## START

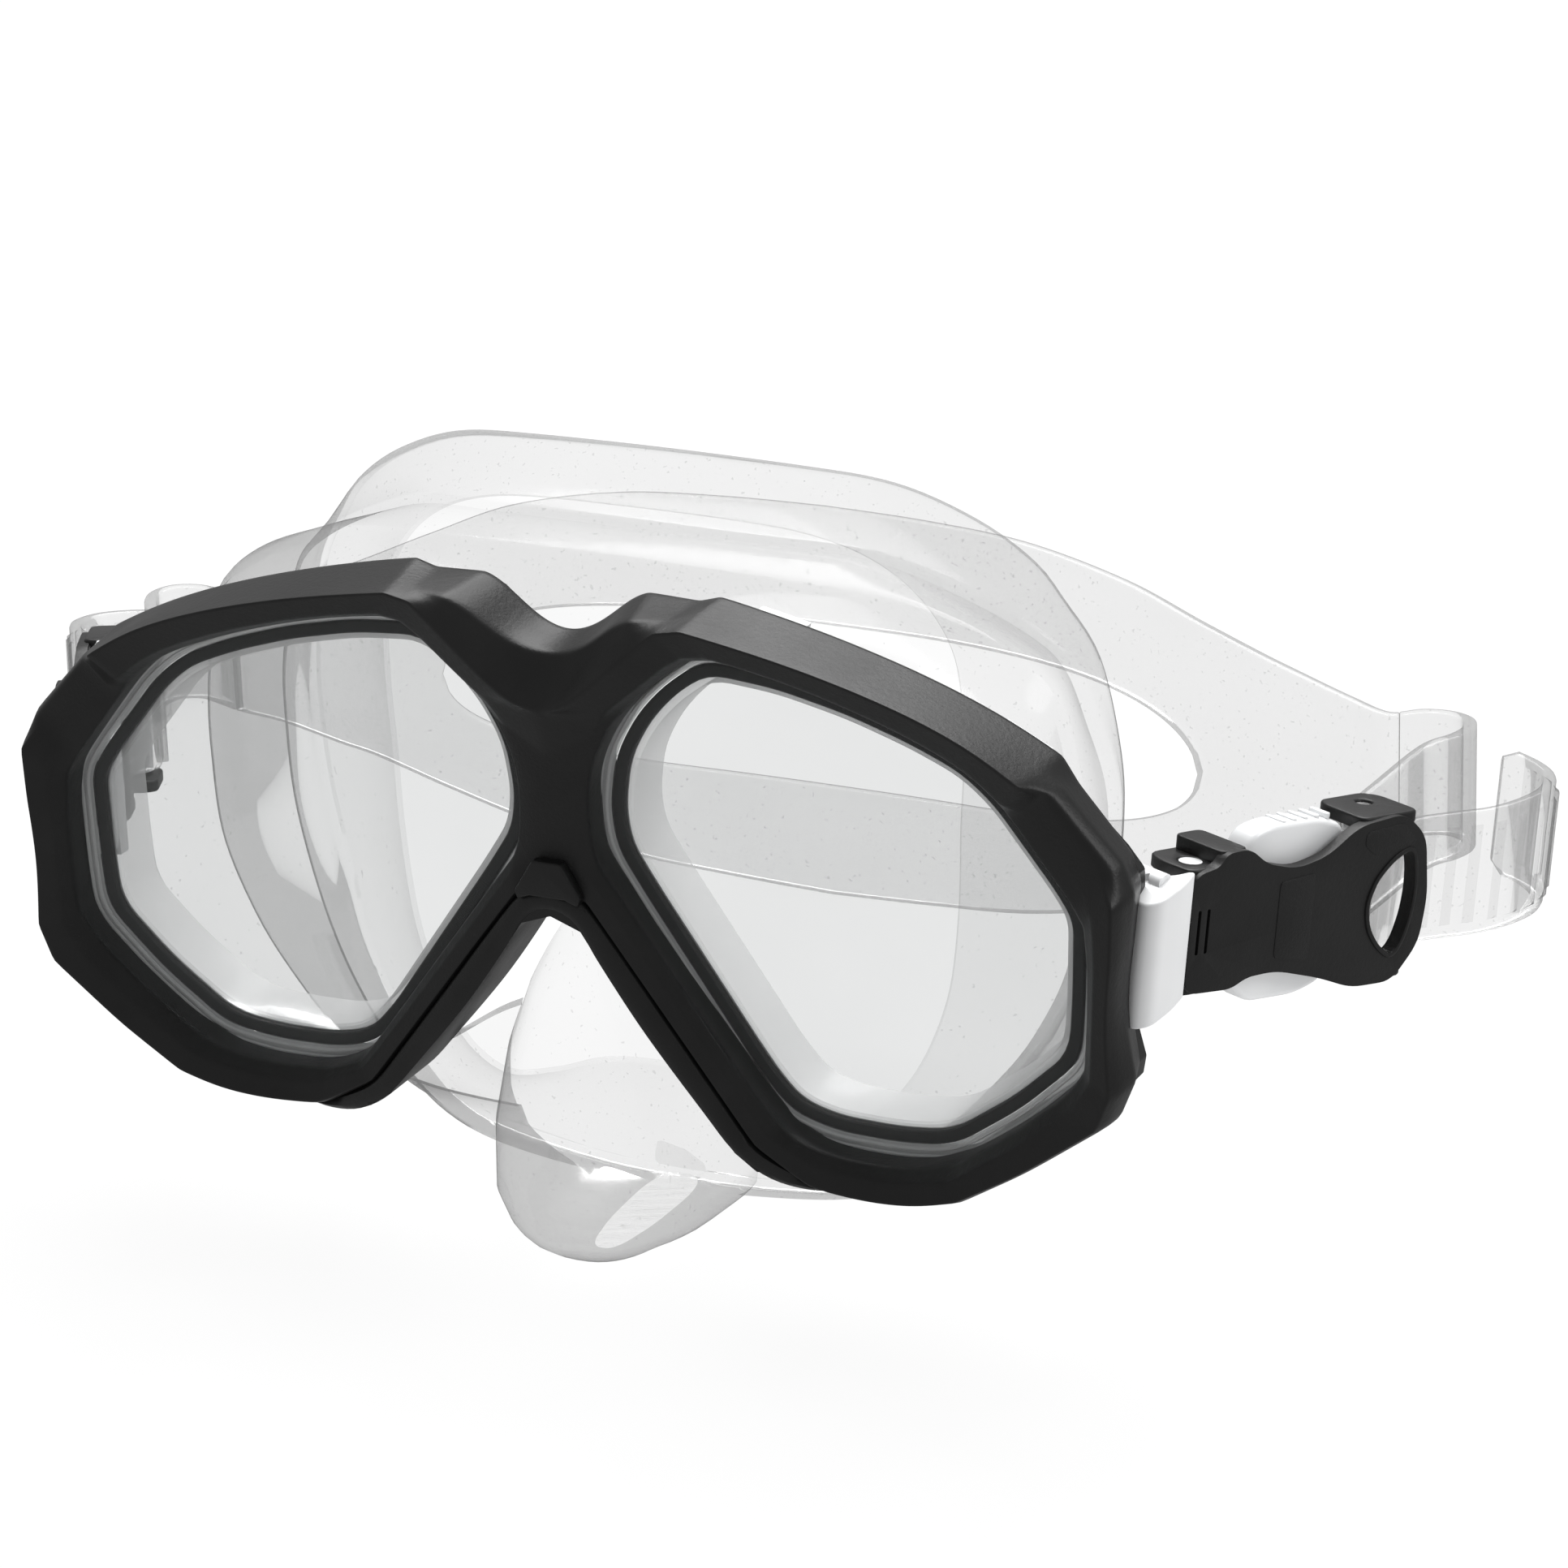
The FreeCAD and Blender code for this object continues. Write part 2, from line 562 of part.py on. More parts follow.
def strap():
    """One moulded band: wide slotted back, and at each buckle an inner run, a turn round the roller and a tail."""
    thick, half = size("band_thick"), size("band_half")
    run = [(-x, y) for x, y in reversed(BACK_RUN_HALF[1:])] + BACK_RUN_HALF
    level = -40.0
    back = ribbon(path_edges(run, 60.0, lambda x, y: Vector(x, y, level)), thick, 80.0)
    edges = mirrored(BACK_TOP + BACK_BOTTOM)
    mask = slab(edges, 6.0, 60.0, 95.0).cut(slab(SLOT_IN_STRAP, 6.0, 60.0, 95.0))
    shape = back.common(mask)
    x, y = size("roller_inward"), size("roller_along")
    turn = size("roller_radius") + 0.35 + thick / 2
    for side in SIDES.values():
        def place(u, v):
            return Vector(side * u, v, -half)
        wrap = Part.Arc(place(x - turn, y), place(x, y - turn), place(x + turn, y)).toShape()
        end = ribbon([wrap], thick, 2 * half)
        end = end.fuse(ribbon(path_edges(INNER_RUN, 4.0, place), thick, 2 * half))
        end = end.fuse(ribbon(path_edges(FREE_TAIL, 4.5, place), thick, 2 * half))
        shape = shape.fuse(buckle_to_mask(end, side))
    mask_placement(shaped("strap", shape.removeSplitter()))


# ---------------------------------------------------------------------------------------------- build
front_frame()
back_frame()
bridge_clip()
frame_latches()
skirt()
strap()
for name, side in SIDES.items():
    lens(name, side)
    lens_ring(name, side)
    buckle_bracket(name, side)
    pin(f"swivel_pin_{name}", size("pin_radius"), 0, 0, size("front_half") - 0.2, side)
    buckle_body(name, side)
    release_lever(name, side)
    pin(f"lever_pin_{name}", size("lever_pin_radius"), -1.0, size("lever_pivot"), size("front_half") - 0.6, side)
    lever_spring(name, side)
    roller(name, side)
    pin(f"roller_axle_{name}", size("axle_radius"), size("roller_inward"), size("roller_along"),
        size("rear_half") - 0.5, side)

doc.recompute()
for thing in doc.Objects:
    if "Invalid" in thing.State or "Error" in thing.State:
        raise RuntimeError(f"{thing.Label} failed: {thing.State}")
os.makedirs("parts", exist_ok=True)
for node in NODES:
    if node.Shape.isNull() or not node.Shape.isValid():
        raise RuntimeError(f"{node.Label} has no valid shape")
    node.Shape.exportStep(f"parts/{node.Label}.step")
    print(node.Label, len(node.Shape.Solids), round(node.Shape.Volume))
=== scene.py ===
"""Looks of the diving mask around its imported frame: rigid pieces, clear silicone, glass and studio.

Points are written like the part's source: x to the wearer's left, depth from the lens openings back
towards the head, z up, all in millimetres. place() turns them into the part's own frame in metres.
"""
import math

import bmesh
import bpy
import numpy as np
from mathutils import Matrix, Vector


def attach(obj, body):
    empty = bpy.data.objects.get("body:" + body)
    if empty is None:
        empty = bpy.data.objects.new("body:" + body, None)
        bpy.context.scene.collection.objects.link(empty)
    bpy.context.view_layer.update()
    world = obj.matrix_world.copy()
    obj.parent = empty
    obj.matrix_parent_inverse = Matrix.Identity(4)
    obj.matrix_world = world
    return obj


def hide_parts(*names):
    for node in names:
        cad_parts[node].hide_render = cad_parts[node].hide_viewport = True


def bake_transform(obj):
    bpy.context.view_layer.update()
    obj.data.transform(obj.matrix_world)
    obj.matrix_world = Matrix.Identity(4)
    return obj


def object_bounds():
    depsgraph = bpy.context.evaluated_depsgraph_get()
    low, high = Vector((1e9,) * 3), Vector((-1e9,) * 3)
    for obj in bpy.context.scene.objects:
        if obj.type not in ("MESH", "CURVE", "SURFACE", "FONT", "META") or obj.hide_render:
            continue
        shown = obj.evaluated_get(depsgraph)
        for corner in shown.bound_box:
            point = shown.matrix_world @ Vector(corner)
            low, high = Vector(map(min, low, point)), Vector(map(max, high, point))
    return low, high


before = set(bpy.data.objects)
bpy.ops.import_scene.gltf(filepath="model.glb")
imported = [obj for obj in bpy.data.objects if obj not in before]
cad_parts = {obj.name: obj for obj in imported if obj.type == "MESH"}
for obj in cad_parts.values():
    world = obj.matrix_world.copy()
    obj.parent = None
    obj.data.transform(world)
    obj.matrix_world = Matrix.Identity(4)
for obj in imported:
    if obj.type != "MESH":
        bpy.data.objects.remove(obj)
cad_low, cad_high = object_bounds()
SEAL_DEPTH = 47.0
SIDES = {"right": 1, "left": -1}
FINE = 2


def place(x, depth, z):
    """A point in millimetres from the lens openings, in the part's frame."""
    return Vector((x, depth - SEAL_DEPTH, z)) / 1000


# ------------------------------------------------------------------------------------------ materials
def new_material(name):
    material = bpy.data.materials.new(name)
    material.use_nodes = True
    tree = material.node_tree
    return material, tree, tree.nodes["Principled BSDF"]


def noise(tree, scale, detail=3.0, roughness=0.6):
    """Noise in the object's own space."""
    spot = tree.nodes.new("ShaderNodeTexCoord")
    node = tree.nodes.new("ShaderNodeTexNoise")
    node.inputs["Scale"].default_value = scale
    node.inputs["Detail"].default_value = detail
    node.inputs["Roughness"].default_value = roughness
    tree.links.new(spot.outputs["Object"], node.inputs["Vector"])
    return node


def ramp(tree, source, stops):
    """Colour ramp; stops are (position, grey or colour)."""
    node = tree.nodes.new("ShaderNodeValToRGB")
    elements = node.color_ramp.elements
    while len(elements) < len(stops):
        elements.new(0.5)
    for element, (position, value) in zip(elements, stops):
        element.position = position
        colour = value if isinstance(value, tuple) else (value, value, value)
        element.color = (*colour, 1.0)
    tree.links.new(source, node.inputs["Fac"])
    return node


def bump(tree, height, strength, distance):
    node = tree.nodes.new("ShaderNodeBump")
    node.inputs["Strength"].default_value = strength
    node.inputs["Distance"].default_value = distance
    tree.links.new(height, node.inputs["Height"])
    return node


def black_plastic(name, grain, strength, base=0.008, shine=0.36):
    """Black nylon: slight cloudiness in colour and gloss, and a moulded grain."""
    material, tree, shader = new_material(name)
    cloud = noise(tree, 90.0, 4.0)
    colour = ramp(tree, cloud.outputs["Fac"], [(0.3, base * 0.8), (0.7, base * 1.25)])
    gloss = ramp(tree, cloud.outputs["Fac"], [(0.3, shine), (0.75, shine + 0.1)])
    grit = noise(tree, grain, 2.0, 0.7)
    relief = bump(tree, grit.outputs["Fac"], strength, 0.00012)
    tree.links.new(colour.outputs["Color"], shader.inputs["Base Color"])
    tree.links.new(gloss.outputs["Color"], shader.inputs["Roughness"])
    tree.links.new(relief.outputs["Normal"], shader.inputs["Normal"])
    shader.inputs["Specular IOR Level"].default_value = 0.3
    return material


def white_plastic():
    """Glossy white moulding with faint flow marks."""
    material, tree, shader = new_material("white_plastic")
    cloud = noise(tree, 60.0)
    colour = ramp(tree, cloud.outputs["Fac"],
                  [(0.3, (0.80, 0.81, 0.82)), (0.7, (0.87, 0.875, 0.88))])
    gloss = ramp(tree, cloud.outputs["Fac"], [(0.3, 0.2), (0.8, 0.3)])
    grit = noise(tree, 900.0)
    relief = bump(tree, grit.outputs["Fac"], 0.08, 0.0001)
    tree.links.new(colour.outputs["Color"], shader.inputs["Base Color"])
    tree.links.new(gloss.outputs["Color"], shader.inputs["Roughness"])
    tree.links.new(relief.outputs["Normal"], shader.inputs["Normal"])
    shader.inputs["Coat Weight"].default_value = 0.25
    shader.inputs["Coat Roughness"].default_value = 0.08
    return material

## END

Exactly as written, return the lines from the line containing "doc.recompute()" through the line containing "import math", both included.

doc.recompute()
for thing in doc.Objects:
    if "Invalid" in thing.State or "Error" in thing.State:
        raise RuntimeError(f"{thing.Label} failed: {thing.State}")
os.makedirs("parts", exist_ok=True)
for node in NODES:
    if node.Shape.isNull() or not node.Shape.isValid():
        raise RuntimeError(f"{node.Label} has no valid shape")
    node.Shape.exportStep(f"parts/{node.Label}.step")
    print(node.Label, len(node.Shape.Solids), round(node.Shape.Volume))
=== scene.py ===
"""Looks of the diving mask around its imported frame: rigid pieces, clear silicone, glass and studio.

Points are written like the part's source: x to the wearer's left, depth from the lens openings back
towards the head, z up, all in millimetres. place() turns them into the part's own frame in metres.
"""
import math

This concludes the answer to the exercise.